Tuesday, April 6, 2010

"Hit 'em Where They Ain't"

Jacques Barzun is a French-born American historian of ideas and culture, who once famously said "Whoever wants to know the heart and mind of America had better learn baseball..."

It's that time of year, boys and girls, when The Greatest Game Ever Invented is upon us to officially begin its 110th season as our National Pastime. And along with it, some lessons we can apply to, yes, marketing.

Welcome to the "Take Me Out To The Ballgame" edition of Not Your Usual Marketing Tips from JDK Marketing Communications Management.

A few years ago, I pitched this article to the readers of this column. Here's the replay:

There was a baseball player around the turn of the century -- at 5',4" the shortest to ever to play the game -- named Wee Willie Keeler. Click here: Willie Keeler - Wikipedia, the free encyclopedia Known for perfecting the "Baltimore Chop," whenever Willie stepped to the plate the chant would ring out, “Hit’em where they ain’t!”

The meaning was simplistically clear: hit the ball where the fielders WEREN’T positioned, to improve the chances for getting a base hit.

What if, metaphorically speaking, you could “hit” your target markets…where your competition “ain’t?”

Most businesses – however small or large – tend to market themselves through the standard avenues…the local newspaper, the local weekly, radio, TV, et al. And buckshot mailings to one’s database of clients, colleagues and friends. Chances are that your industry counterparts are doing mostly that same thing.

Maybe the next time you’re “at bat,” consider going – pardon the pun – farther afield.

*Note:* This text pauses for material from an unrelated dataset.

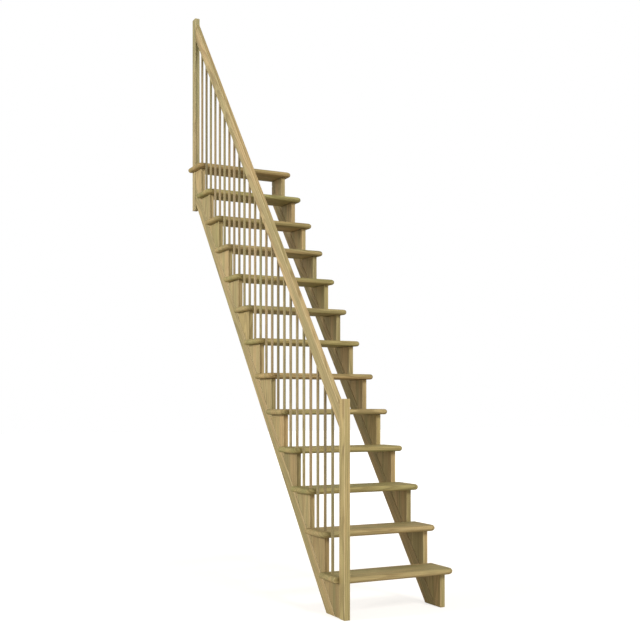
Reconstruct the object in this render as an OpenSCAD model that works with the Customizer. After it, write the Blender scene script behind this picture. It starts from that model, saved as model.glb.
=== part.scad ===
// Space-saving staircase: a steep straight flight with open risers, two cut
// stringers built up from a back plank and step blocks, and a handrail on round
// balusters between two newels on the left side.
// Millimetres. X runs across the treads, Y in the climbing direction, Z up.
// The origin is on the landing plane, at the centre of the top tread's back edge.

/* [Flight] */
// Number of treads, the top one level with the landing
tread_count = 13; // [5:1:14]
// Height from one tread to the next
rise = 215; // [160:1:260]
// Horizontal distance from one nosing to the next
going = 173; // [140:1:260]

/* [Treads] */
// Width of a tread across the flight
tread_w = 720; // [560:5:1000]
// Thickness of a tread
tread_t = 32; // [24:1:45]
// Projection of a tread in front of the stringers' step faces
nosing = 45; // [20:1:70]
// Projection of a tread beyond the outer face of each stringer
overhang = 36; // [10:1:60]
// Radius of a tread's front corners, seen from above
corner_r = 40; // [5:1:60]

/* [Stringers] */
// Thickness of both stringers
stringer_t = 30; // [22:1:50]
// Width of the back plank, square to the slope
plank_w = 77; // [50:1:120]
// Wood between the inner corner of a step and the back plank, square to the slope
web = 22; // [10:1:60]

/* [Newels] */
// Thickness of a newel, flush with the left stringer inside and proud of it outside
newel_t = 34; // [24:1:60]
// Depth of a newel, along the flight
newel_d = 58; // [40:1:90]
// Height of the bottom newel above the floor
newel_bottom_h = 1132; // [900:1:1400]
// Height of the top newel above the landing
newel_above = 1062; // [850:1:1300]
// Length of the top newel below the landing
newel_below = 305; // [100:1:500]

/* [Handrail] */
// Height of the handrail's top above the line of the nosings
rail_h = 820; // [700:1:1000]
// Width of the handrail, square to the slope
rail_w = 75; // [40:1:110]
// Thickness of the handrail
rail_t = 28; // [20:1:50]
// Diameter of a baluster
baluster_d = 16; // [10:1:30]

/* [Clearances] */
// Gap round a newel in a tread's notch
notch_gap = 0.5; // [0.2:0.1:3]
// Gap between neighbouring step blocks
block_gap = 0.5; // [0.2:0.1:2]

/* [Hidden] */
$fn = 48;
slope = rise / going;
pitch = atan(slope);
tread_d = going + nosing;
outer_x = tread_w / 2 - overhang;
inner_x = outer_x - stringer_t;
landing_y = tread_count * going + nosing;
landing_z = tread_count * rise;
// Where the joint between blocks and plank, and the plank's back, meet the floor
joint_y = nosing + tread_t / slope + web / sin(pitch);
back_y = joint_y + plank_w / sin(pitch);
// Vertical height of the sloping handrail
rail_rise = rail_w / cos(pitch);
// The two balusters on a tread stand a quarter of the going either side of its middle
baluster_first = tread_d / 2 - going / 4;
baluster_second = tread_d / 2 + going / 4;
// The first place on the bottom tread and the last on the top one belong to the newels
baluster_count = 2 * tread_count - 2;
// More than any piece's size, for cutting tools that reach right through
reach = landing_z + rail_h;
pine = [0.72, 0.63, 0.44];
pine_dark = [0.64, 0.54, 0.36];

function two(k) = k < 10 ? str("0", k) : str(k);
function tread_name(k) = str("tread_", two(k));
function baluster_name(i) = str("baluster_", two(i));
// Height of the joint line, the plank's back and the rail's underside at a place along the flight
function joint_z(y) = (y - joint_y) * slope;
function back_z(y) = (y - back_y) * slope;
function rail_under(y) = rise + y * slope + rail_h - rail_rise;
// Baluster i stands on tread baluster_tread(i), counting from the bottom
function baluster_tread(i) = floor(i / 2) + 1;
function baluster_y(i) =
    (baluster_tread(i) - 1) * going + (i % 2 == 0 ? baluster_first : baluster_second);

// From the floor's frame, with the first nosing at y = 0, to the part's frame
module placed() {
    translate([0, -landing_y, tread_t / 2 - landing_z]) children();
}

// A flat piece of the side view: an outline in (y, z), with its thickness from x up to x + t
module side_piece(x, t) {
    translate([x, 0, 0])
        rotate([90, 0, 90])
            linear_extrude(t) children();
}

// side is -1 for the left stringer and 1 for the right one
function stringer_x(side) = side < 0 ? -outer_x : inner_x;
// The left stringer stops at the front face of the top newel
function stringer_end(side) = side < 0 ? landing_y - newel_d : landing_y;

// Side view of a tread, with a half-round nosing at y = 0 and its top at z = 0
module tread_profile() {
    nose_r = tread_t / 2;
    translate([nose_r, -nose_r]) circle(nose_r);
    translate([nose_r, -tread_t]) square([tread_d - nose_r, tread_t]);
}

// Plan of a tread, with its front corners rounded
module tread_plan() {
    translate([-tread_w / 2 + corner_r, 0]) square([tread_w - 2 * corner_r, tread_d]);
    translate([-tread_w / 2, corner_r]) square([tread_w, tread_d - corner_r]);
    for (side = [-1, 1])
        translate([side * (tread_w / 2 - corner_r), corner_r]) circle(corner_r);
}

module tread_board() {
    intersection() {
        side_piece(-tread_w / 2, tread_w) tread_profile();
        translate([0, 0, -tread_t]) linear_extrude(tread_t) tread_plan();
    }
}

// The bottom tread's front left corner is cut away for the bottom newel
module bottom_notch() {
    translate([-tread_w, -reach, -tread_t - 1])
        cube([tread_w - inner_x + notch_gap, reach + nosing + notch_gap, tread_t + 2]);
}

// The top tread has a notch in its back edge for the top newel
module top_notch() {
    translate([-inner_x - newel_t - notch_gap, tread_d - newel_d - notch_gap, -tread_t - 1])
        cube([newel_t + 2 * notch_gap, newel_d + notch_gap + 1, tread_t + 2]);
}

module tread(k) {
    color(pine)
        placed()
            translate([0, (k - 1) * going, k * rise])
                difference() {
                    tread_board();
                    if (k == 1) bottom_notch();
                    if (k == tread_count) top_notch();
                }
}

// The straight plank along a stringer's back, cut level at the floor and upright at the top
module stringer_plank(side) {
    end = stringer_end(side);
    color(pine_dark)
        placed()
            side_piece(stringer_x(side), stringer_t)
                polygon([[joint_y, 0], [back_y, 0], [end, back_z(end)], [end, joint_z(end)]]);
}

// One step block, glued to the front of the plank, with tread k on its level top
module step_block(side, k) {
    front = (k - 1) * going + nosing;
    back = k < tread_count ? front + going - block_gap : stringer_end(side);
    seat = k * rise - tread_t;
    foot = k == 1 ? [[joint_y, 0], [front, 0]] : [[front, joint_z(front)]];
    side_piece(stringer_x(side), stringer_t)
        polygon(concat(foot, [[front, seat], [back, seat], [back, joint_z(back)]]));
}

module step_blocks(side) {
    color(pine)
        placed()
            for (k = [1 : tread_count]) step_block(side, k);
}

// A newel in line with the left stringer, its front face at y
module newel(y, z, height) {
    color(pine)
        placed()
            translate([-inner_x - newel_t, y, z]) cube([newel_t, newel_d, height]);
}

module newel_bottom() {
    newel(nosing - newel_d, 0, newel_bottom_h);
}

module newel_top() {
    newel(landing_y - newel_d, landing_z - newel_below, newel_above + newel_below);
}

// The handrail runs from the bottom newel's back face to the top newel's front face
module handrail() {
    low = nosing;
    high = landing_y - newel_d;
    color(pine_dark)
        placed()
            side_piece(-(outer_x + inner_x) / 2 - rail_t / 2, rail_t)
                polygon([
                    [low, rail_under(low)],
                    [high, rail_under(high)],
                    [high, rail_under(high) + rail_rise],
                    [low, rail_under(low) + rail_rise]
                ]);
}

// Everything above the handrail's sloping underside
module above_rail() {
    translate([0, 0, rail_under(0)])
        rotate([pitch, 0, 0])
            translate([-reach, -reach, 0]) cube([2 * reach, 3 * reach, reach]);
}

// Baluster i stands on its tread, and its top is cut to the handrail's underside
module baluster(i) {
    top = rail_under(baluster_y(i) + baluster_d);
    foot = baluster_tread(i) * rise;
    color(pine)
        placed()
            difference() {
                translate([-(outer_x + inner_x) / 2, baluster_y(i), foot])
                    cylinder(h = top - foot, d = baluster_d);
                above_rail();
            }
}

for (k = [1 : tread_count])
    tread(k);
stringer_plank(-1);  // stringer_plank_left
stringer_plank(1);  // stringer_plank_right
step_blocks(-1);  // step_blocks_left
step_blocks(1);  // step_blocks_right
newel_bottom();
newel_top();
handrail();
for (i = [1 : baluster_count])
    baluster(i);
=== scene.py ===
import math
import bpy
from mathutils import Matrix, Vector


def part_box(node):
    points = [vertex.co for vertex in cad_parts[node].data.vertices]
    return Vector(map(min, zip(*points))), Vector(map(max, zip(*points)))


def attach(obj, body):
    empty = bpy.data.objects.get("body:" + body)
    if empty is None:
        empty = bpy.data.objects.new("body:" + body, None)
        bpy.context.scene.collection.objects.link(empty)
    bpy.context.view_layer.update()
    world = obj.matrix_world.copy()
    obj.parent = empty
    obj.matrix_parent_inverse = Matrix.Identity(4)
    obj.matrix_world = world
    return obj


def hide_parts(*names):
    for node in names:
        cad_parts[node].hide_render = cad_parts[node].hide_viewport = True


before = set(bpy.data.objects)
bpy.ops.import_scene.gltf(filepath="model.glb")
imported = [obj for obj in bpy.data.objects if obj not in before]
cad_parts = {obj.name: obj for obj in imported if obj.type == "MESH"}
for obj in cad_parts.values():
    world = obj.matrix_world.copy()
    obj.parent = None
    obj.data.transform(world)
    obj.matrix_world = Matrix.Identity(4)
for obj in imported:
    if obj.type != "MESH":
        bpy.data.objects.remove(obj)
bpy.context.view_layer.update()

flight = {
    "treads": 13,
    "balusters": 24,
}


def treadNode(k):
    return f"tread_{k:02d}"


def balusterNode(i):
    return f"baluster_{i:02d}"


def lowestSpan(node):
    # y range of a node's lowest level, where it stands on the floor
    points = [v.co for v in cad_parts[node].data.vertices]
    floor = min(p.z for p in points)
    along = [p.y for p in points if p.z < floor + 0.0005]
    return min(along), max(along)


secondLow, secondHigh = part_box(treadNode(2))
thirdLow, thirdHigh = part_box(treadNode(3))
going = thirdLow[1] - secondLow[1]
rise = thirdLow[2] - secondLow[2]
slope = rise / going
pitch = math.atan(slope)
alongSlope = Vector((0, math.cos(pitch), math.sin(pitch)))
upFromSlope = Vector((0, -math.sin(pitch), math.cos(pitch)))
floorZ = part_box("newel_bottom")[0][2]
across = Vector((1, 0, 0))
climbing = Vector((0, 1, 0))
upright = Vector((0, 0, 1))
print("frame read: rise %.3f going %.3f pitch %.1f" % (rise, going, math.degrees(pitch)))


def deselectAll():
    if bpy.context.object and bpy.context.object.mode != "OBJECT":
        bpy.ops.object.mode_set(mode="OBJECT")
    bpy.ops.object.select_all(action="DESELECT")


def makeActive(piece):
    deselectAll()
    piece.select_set(True)
    bpy.context.view_layer.objects.active = piece


def addBoard(name, low, high):
    # a cube primitive, sized and placed in its mesh
    deselectAll()
    middle = [(a + b) / 2 for a, b in zip(low, high)]
    size = [b - a for a, b in zip(low, high)]
    bpy.ops.mesh.primitive_cube_add(size=1, location=middle, scale=size)
    piece = bpy.context.object
    piece.name = name
    piece.data.name = name
    bpy.ops.object.transform_apply(location=True, rotation=True, scale=True)
    return piece


def pickEdges(piece, test):
    # selects the edges whose two ends pass the test, and stays in edit mode
    makeActive(piece)
    bpy.ops.object.mode_set(mode="EDIT")
    bpy.ops.mesh.select_mode(type="EDGE")
    bpy.ops.mesh.select_all(action="DESELECT")
    bpy.ops.object.mode_set(mode="OBJECT")
    points = piece.data.vertices
    for edge in piece.data.edges:
        a, b = (points[i].co for i in edge.vertices)
        edge.select = test(a, b)
    bpy.ops.object.mode_set(mode="EDIT")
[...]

That is, think about hitting those markets not just among your primary audience but also to the outer periphery of your spheres of influence.

A CPA, for instance – whose services are needed by virtually everyone – can make herself the go-to professional with the local remodelers trade association. A chiropractor might want to approach the public library system (think of all that stretching and bending all day long by the staff just to put books away) with clinics exclusively for that organization. A sometime caricature artist might join a wedding and event planners organization to be their unique source of party entertainment. (Hey wait a minute, that's me..!)

For that matter, maybe there’s a hobby you have, or a weekend passion you love, that can be parlayed into a business opportunity -- by providing your services to fellow aficionados. Do these enthusiasts have associations? Do they have meetings? Do they have means, i.e. literature or promotional materials, by which they communicate with one another…and in which you can contribute an ad or, better yet, an informative article?

Next time you grab that metaphorical bat and stand in the box…you may want to think outside of it every now and then. And hit’em where they -- your competition -- likely ain’t.

See you again the first Tuesday of next month, with another slugging edition of Not Your Usual Marketing Tips.